A. When most people look at their insurance paperwork they are confused, because they think the insurance company deducted their deductible from the money the insurance company has sent them. However, the deductible is the amount that the homeowner is responsible for paying directly to the contractor. The insurance company subtracts the home owners deductible amount on the paperwork from the total amount the insurance company allows for the claim, since the homeowner will pay their deductible directly to the contractor. The balance after subtracting what the homeowner will pay directly to the contractor as a deductible, is the total amount the insurance company will actually pay for the claim.

Q. The insurance is only paying for part of my roof, and my neighbor’s insurance company paid for their entire roof; why is my insurance company only paying for part of my roof?
A. No two houses receive the same amount of damage in a storm. Your neighbor may have sustained extensive damage, and you may have received none. The insurance company will only pay for the actual damages incurred. If the entire roof was not damaged, unfortunately the insurance company cannot pay for the whole roof. It helps to have your roofing contractor inspect the roof with your insurance adjuster to accurately assess all damage to the roof. Sometimes insurance adjusters may not be able to see all the damage if they’re not able to walk on a step roof and photograph certain areas. Excellent Roofing ensures a helpful presence to look out for your best interest and assist the insurance adjuster if needed with damage assessment, photographs, and measurements.

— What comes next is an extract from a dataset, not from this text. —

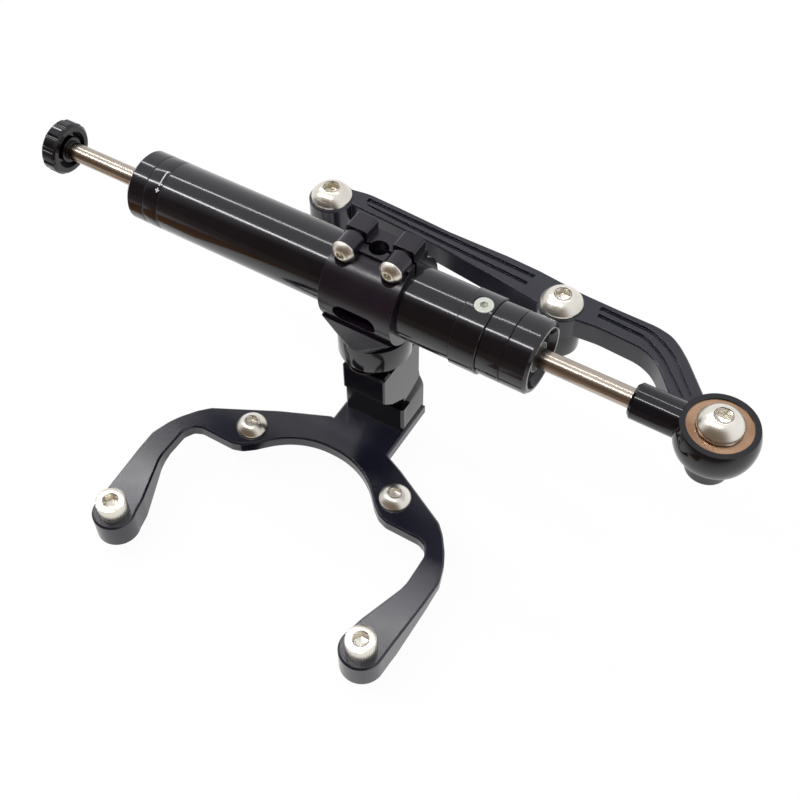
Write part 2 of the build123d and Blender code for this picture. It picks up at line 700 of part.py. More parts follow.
clip_right = piston_x + piston_l / 2 + 2 * shim_t
clip_left = piston_x - piston_l / 2 - 2 * shim_t - clip_t
clip_deep = clip_t / 3
with BuildPart() as piston_clips:
    turned_ring(clip_right, clip_t, rod_r - clip_deep + seat_gap, clip_r)
    turned_ring(clip_left, clip_t, rod_r - clip_deep + seat_gap, clip_r)

# Hollow rod, through the whole damper
rod_right = neck_face + rod_in_end
port_right = clip_right + 2 * clip_t + port_r
port_left = clip_left - clip_t - port_r
with BuildPart() as piston_rod:
    turned(((rod_left, 0), (rod_right, 0), (rod_right, rod_r - seam_bevel),
            (rod_right - seam_bevel, rod_r), (rod_left + seam_bevel, rod_r),
            (rod_left, rod_r - seam_bevel)))
    turned_groove(clip_right, clip_t, rod_r - clip_deep, rod_r + overrun)
    turned_groove(clip_left, clip_t, rod_r - clip_deep, rod_r + overrun)
    turned(((rod_left - overrun, 0), (piston_x, 0), (piston_x - needle_bore, needle_bore),
            (rod_left - overrun, needle_bore)), mode=Mode.SUBTRACT)
    with Locations((port_left, damper_y, damper_z), (port_right, damper_y, damper_z)):
        Cylinder(port_r, 2 * rod_r + overrun, mode=Mode.SUBTRACT)
    turned(((piston_x - needle_bore, 0), (port_right, 0), (port_right, port_r),
            (piston_x - needle_bore, port_r)), mode=Mode.SUBTRACT)

# Needle that the knob screws in and out, with its own O-ring
needle_r = needle_bore - run_gap
needle_start = rod_left + needle_sunk
needle_tip = piston_x - needle_gap
needle_ring_x = rod_left + rod_in_end
needle_cord = needle_r / 4
waist_start = port_left - port_r - 2 * needle_stroke
with BuildPart() as adjuster_needle:
    turned(((needle_start, 0), (needle_tip, 0), (needle_tip - needle_waist_r, needle_waist_r),
            (waist_start, needle_waist_r), (waist_start, needle_r), (needle_start, needle_r)))
    with BuildSketch(Plane(origin=(needle_start, damper_y, damper_z), x_dir=(0, 1, 0), z_dir=(1, 0, 0))):
        RegularPolygon(radius=needle_key, side_count=6, major_radius=False)
    extrude(amount=-needle_sunk - needle_drive)
    turned_groove(needle_ring_x, 2 * needle_cord, needle_r - needle_cord, needle_r + overrun)

with BuildPart() as needle_oring:
    cord_ring(needle_ring_x + needle_cord, needle_r - needle_cord / 2, needle_cord / 2 * ring_cord_share)

# Knob on the left end, with its screw
knob_left = knob_right - knob_l
knob_plane = Plane(origin=(knob_left, damper_y, damper_z), x_dir=(0, 1, 0), z_dir=(1, 0, 0))
knob_floor = rod_left - face_gap
with BuildPart() as adjuster_knob:
    with BuildSketch(knob_plane):
        Circle(knob_r)
        with PolarLocations(knob_r + flute_r * flute_out_share, knob_flutes):
            Circle(flute_r, mode=Mode.SUBTRACT)
    extrude(amount=knob_l)
    turned_groove(knob_floor, knob_l, 0, rod_r + face_gap)
    turned_groove(knob_right - knob_recess_deep, knob_recess_deep + overrun, knob_recess_in_r, knob_recess_r)
    turned_groove(knob_left - overrun, overrun + knob_screw_l, 0, knob_screw_r + seat_gap)
    with BuildSketch(knob_plane):
        RegularPolygon(radius=needle_key + run_gap, side_count=6, major_radius=False)
    extrude(amount=knob_l, mode=Mode.SUBTRACT)
    turned(((knob_left - overrun, knob_r + overrun), (knob_left - overrun, knob_r - edge_round),
            (knob_left, knob_r - edge_round), (knob_left + edge_round, knob_r),
            (knob_right - edge_round, knob_r), (knob_right, knob_r - edge_round),
            (knob_right + overrun, knob_r - edge_round), (knob_right + overrun, knob_r + overrun)),
           mode=Mode.SUBTRACT)

with BuildPart() as knob_screw:
    turned_ring(knob_left + seam_bevel, knob_screw_l - seam_bevel, 0, knob_screw_r)
    with BuildSketch(knob_plane):
        Rectangle(2 * knob_screw_r + overrun, knob_screw_r / 3)
    extrude(amount=seam_bevel + knob_screw_l / 3, mode=Mode.SUBTRACT)

# Rod end: neck and eye, bronze race, ball, bolt and spacer
eye_place = (rod_end_x, damper_y, damper_z)
eye_axis = Axis(eye_place, (0, 0, 1))
eye_plane = Plane(origin=eye_place, x_dir=(1, 0, 0), z_dir=(0, -1, 0))
with BuildPart() as rod_end:
    with BuildSketch(eye_plane):
        with BuildLine():
            Polyline((0, -eye_half), (eye_top_r, -eye_half))
            ThreePointArc((eye_top_r, -eye_half), (eye_r, 0), (eye_top_r, eye_half))
            Polyline((eye_top_r, eye_half), (0, eye_half), (0, -eye_half))
        make_face()
    revolve(axis=eye_axis)
    with BuildSketch(Plane(origin=(neck_face, damper_y, damper_z), x_dir=(0, 1, 0), z_dir=(1, 0, 0))):
        Circle(rod_end_neck_r)
    extrude(amount=rod_end_x - (race_r + eye_r) / 2 - neck_face)
    chamfer(rod_end.faces().sort_by(Axis.X)[0].outer_wire().edges(), length=edge_round)
    with Locations(eye_place):
        Cylinder(race_r + seat_gap, 2 * eye_half + overrun, mode=Mode.SUBTRACT)
    turned_groove(neck_face - overrun, overrun + rod_in_end + seam_bevel, 0, rod_r + seat_gap)

inner_r = ball_r + run_gap
race_open = (inner_r ** 2 - race_half ** 2) ** 0.5
with BuildPart() as bearing_race:
    with BuildSketch(eye_plane):
        with BuildLine():
            Polyline((race_open, -race_half), (race_r, -race_half), (race_r, race_half),
                     (race_open, race_half))
            ThreePointArc((race_open, race_half), (inner_r, 0), (race_open, -race_half))
        make_face()
    revolve(axis=eye_axis)

ball_flat = (ball_r ** 2 - ball_half ** 2) ** 0.5
ball_bore = end_bolt_r + run_gap
with BuildPart() as bearing_ball:
    with BuildSketch(eye_plane):
        with BuildLine():
            Polyline((ball_flat, ball_half), (ball_bore, ball_half), (ball_bore, -ball_half),
                     (ball_flat, -ball_half))
            ThreePointArc((ball_flat, -ball_half), (ball_r, 0), (ball_flat, ball_half))
        make_face()
    revolve(axis=eye_axis)

with BuildPart() as end_bolt:
    end_grip = 2 * ball_half + end_spacer_t
    button_bolt((rod_end_x, damper_y, damper_z + ball_half), (0, 0, 1), end_bolt_head_r,
                end_bolt_head_h, end_bolt_r, end_grip, end_grip + arm_t - face_gap,
                end_bolt_r * button_key_share, end_bolt_turn)

with BuildPart() as end_spacer:
    with BuildSketch(Plane.XY.offset(arm_top)):
        with Locations((rod_end_x, damper_y)):
            Circle(end_spacer_r)
            Circle(end_bolt_r + seat_gap, mode=Mode.SUBTRACT)
    extrude(amount=end_spacer_t)


# Steering arm with its bosses and the long grooves on top
def arm_point(pair):
    return (rod_end_x - pair[0] * arm_length, damper_y + pair[1] * arm_depth)


far_points = [arm_point(pair) for pair in arm_far_shares]
near_points = [arm_point(pair) for pair in arm_near_shares]
limb = Vector(*near_points[0]) + Vector(*far_points[-1]) - 2 * Vector(rod_end_x, damper_y)
limb = limb.normalized()
limb_side = Vector(limb.Y, -limb.X) * limb_half
end_far = (rod_end_x + limb_side.X, damper_y + limb_side.Y)
end_near = (rod_end_x - limb_side.X, damper_y - limb_side.Y)
bosses = ((rod_end_x, damper_y, arm_end_r), (arm_mid_x, arm_mid_y, arm_boss_r),
          (arm_far_x, arm_far_y, arm_boss_r))

with BuildPart() as steering_arm:
    with BuildSketch(Plane.XY.offset(arm_bottom)):
        with BuildLine():
            Polyline(*far_points, end_far, end_near, *near_points, close=True)
        make_face()
        for boss_x, boss_y, boss_r in bosses:
            with Locations((boss_x, boss_y)):
                Circle(boss_r)
    extrude(amount=arm_t)
    chamfer(steering_arm.faces().sort_by(Axis.Z)[-1].outer_wire().edges(), length=arm_bevel)
    with BuildSketch(Plane.XY.offset(arm_top)):
        for corners in left_groove_shares + right_far_shares:
            with BuildLine():
                Polyline(*[arm_point(pair) for pair in corners], close=True)
            make_face()
    extrude(amount=-groove_deep, mode=Mode.SUBTRACT)
    with Locations(*[(boss_x, boss_y, arm_bottom) for boss_x, boss_y, boss_r in bosses]):
        Cylinder(end_bolt_r + seat_gap, 2 * arm_t + overrun, mode=Mode.SUBTRACT)

with BuildPart() as arm_bolts:
    for boss_x, boss_y, boss_r in bosses[1:]:
        button_bolt((boss_x, boss_y, arm_top), (0, 0, 1), arm_bolt_head_r, arm_bolt_head_h, arm_bolt_r,
                    arm_t + spacer_l + shank_out, arm_t + spacer_l + bolt_out, arm_bolt_r * button_key_share)

with BuildPart() as arm_spacers:
    with BuildSketch(Plane.XY.offset(arm_bottom - spacer_l)):
        for boss_x, boss_y, boss_r in bosses[1:]:
            with Locations((boss_x, boss_y)):
                Circle(spacer_r)
                Circle(arm_bolt_r + seat_gap, mode=Mode.SUBTRACT)
    extrude(amount=spacer_l)

# Names and files
tank_bracket.part.label = "tank_bracket"
export_step(tank_bracket.part, "parts/tank_bracket.step")
bracket_post.part.label = "bracket_post"
export_step(bracket_post.part, "parts/bracket_post.step")
post_screws.part.label = "post_screws"
export_step(post_screws.part, "parts/post_screws.step")
shoulder_bolts.part.label = "shoulder_bolts"
export_step(shoulder_bolts.part, "parts/shoulder_bolts.step")
tip_screws.part.label = "tip_screws"
export_step(tip_screws.part, "parts/tip_screws.step")
swivel_bushes.part.label = "swivel_bushes"
export_step(swivel_bushes.part, "parts/swivel_bushes.step")
swivel_bolt.part.label = "swivel_bolt"
export_step(swivel_bolt.part, "parts/swivel_bolt.step")
swivel_neck.part.label = "swivel_neck"
export_step(swivel_neck.part, "parts/swivel_neck.step")
damper_clamp.part.label = "damper_clamp"
export_step(damper_clamp.part, "parts/damper_clamp.step")
clamp_screws.part.label = "clamp_screws"
export_step(clamp_screws.part, "parts/clamp_screws.step")
cylinder_tube.part.label = "cylinder_tube"
export_step(cylinder_tube.part, "parts/cylinder_tube.step")
rear_ring.part.label = "rear_ring"
export_step(rear_ring.part, "parts/rear_ring.step")
rear_cap.part.label = "rear_cap"
export_step(rear_cap.part, "parts/rear_cap.step")
filler_collar.part.label = "filler_collar"
export_step(filler_collar.part, "parts/filler_collar.step")
filler_plug.part.label = "filler_plug"
export_step(filler_plug.part, "parts/filler_plug.step")
reservoir_housing.part.label = "reservoir_housing"
export_step(reservoir_housing.part, "parts/reservoir_housing.step")
front_cap.part.label = "front_cap"
export_step(front_cap.part, "parts/front_cap.step")
bulkhead.part.label = "bulkhead"
export_step(bulkhead.part, "parts/bulkhead.step")
rod_bushes.part.label = "rod_bushes"
export_step(rod_bushes.part, "parts/rod_bushes.step")
rod_seals.part.label = "rod_seals"
export_step(rod_seals.part, "parts/rod_seals.step")
rod_wipers.part.label = "rod_wipers"
export_step(rod_wipers.part, "parts/rod_wipers.step")
gland_orings.part.label = "gland_orings"
export_step(gland_orings.part, "parts/gland_orings.step")
compensator_piston.part.label = "compensator_piston"
export_step(compensator_piston.part, "parts/compensator_piston.step")
compensator_oring.part.label = "compensator_oring"
export_step(compensator_oring.part, "parts/compensator_oring.step")
piston.part.label = "piston"
export_step(piston.part, "parts/piston.step")
piston_ring.part.label = "piston_ring"
export_step(piston_ring.part, "parts/piston_ring.step")
valve_shims.part.label = "valve_shims"
export_step(valve_shims.part, "parts/valve_shims.step")
piston_clips.part.label = "piston_clips"
export_step(piston_clips.part, "parts/piston_clips.step")
piston_rod.part.label = "piston_rod"
export_step(piston_rod.part, "parts/piston_rod.step")
adjuster_needle.part.label = "adjuster_needle"
export_step(adjuster_needle.part, "parts/adjuster_needle.step")
needle_oring.part.label = "needle_oring"
export_step(needle_oring.part, "parts/needle_oring.step")
adjuster_knob.part.label = "adjuster_knob"
export_step(adjuster_knob.part, "parts/adjuster_knob.step")
knob_screw.part.label = "knob_screw"
export_step(knob_screw.part, "parts/knob_screw.step")
rod_end.part.label = "rod_end"
export_step(rod_end.part, "parts/rod_end.step")
bearing_race.part.label = "bearing_race"
export_step(bearing_race.part, "parts/bearing_race.step")
bearing_ball.part.label = "bearing_ball"
export_step(bearing_ball.part, "parts/bearing_ball.step")
end_bolt.part.label = "end_bolt"
export_step(end_bolt.part, "parts/end_bolt.step")
end_spacer.part.label = "end_spacer"
export_step(end_spacer.part, "parts/end_spacer.step")
steering_arm.part.label = "steering_arm"
export_step(steering_arm.part, "parts/steering_arm.step")
arm_bolts.part.label = "arm_bolts"
export_step(arm_bolts.part, "parts/arm_bolts.step")
arm_spacers.part.label = "arm_spacers"
export_step(arm_spacers.part, "parts/arm_spacers.step")
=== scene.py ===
"""Steering damper kit dressed in Blender: anodised and coated aluminium, chromed rod, stainless screws, bronze race."""

import json
from math import cos, pi, radians, sin

import bmesh
import bpy
import numpy as np
from mathutils import Matrix, Vector


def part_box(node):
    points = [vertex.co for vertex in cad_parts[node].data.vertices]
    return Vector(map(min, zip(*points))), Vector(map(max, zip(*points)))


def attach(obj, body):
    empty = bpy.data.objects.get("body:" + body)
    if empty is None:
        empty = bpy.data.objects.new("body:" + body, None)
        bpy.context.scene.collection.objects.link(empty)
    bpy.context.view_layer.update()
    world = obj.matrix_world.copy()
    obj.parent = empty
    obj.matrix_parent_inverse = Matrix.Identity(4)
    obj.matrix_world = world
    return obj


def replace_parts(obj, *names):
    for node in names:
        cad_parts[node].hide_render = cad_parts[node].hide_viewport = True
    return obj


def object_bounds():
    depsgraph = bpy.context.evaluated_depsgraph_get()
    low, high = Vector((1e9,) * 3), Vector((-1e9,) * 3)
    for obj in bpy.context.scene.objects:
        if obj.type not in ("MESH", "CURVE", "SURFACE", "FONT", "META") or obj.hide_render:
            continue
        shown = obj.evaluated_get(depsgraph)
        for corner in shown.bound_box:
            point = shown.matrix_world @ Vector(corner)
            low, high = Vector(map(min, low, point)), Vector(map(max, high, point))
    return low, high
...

Q. What if your estimate is greater than the insurance company’s estimate?
A. Usually this is because of something the insurance adjuster missed in the scope of work to be completed. We can almost always work something out with the insurance company. We will submit what is called a “supplement” with documentation in the form of pictures, measurements and paperwork. The insurance company will review the supplement and upon approval, send a check for the additional monies needed to make the repairs.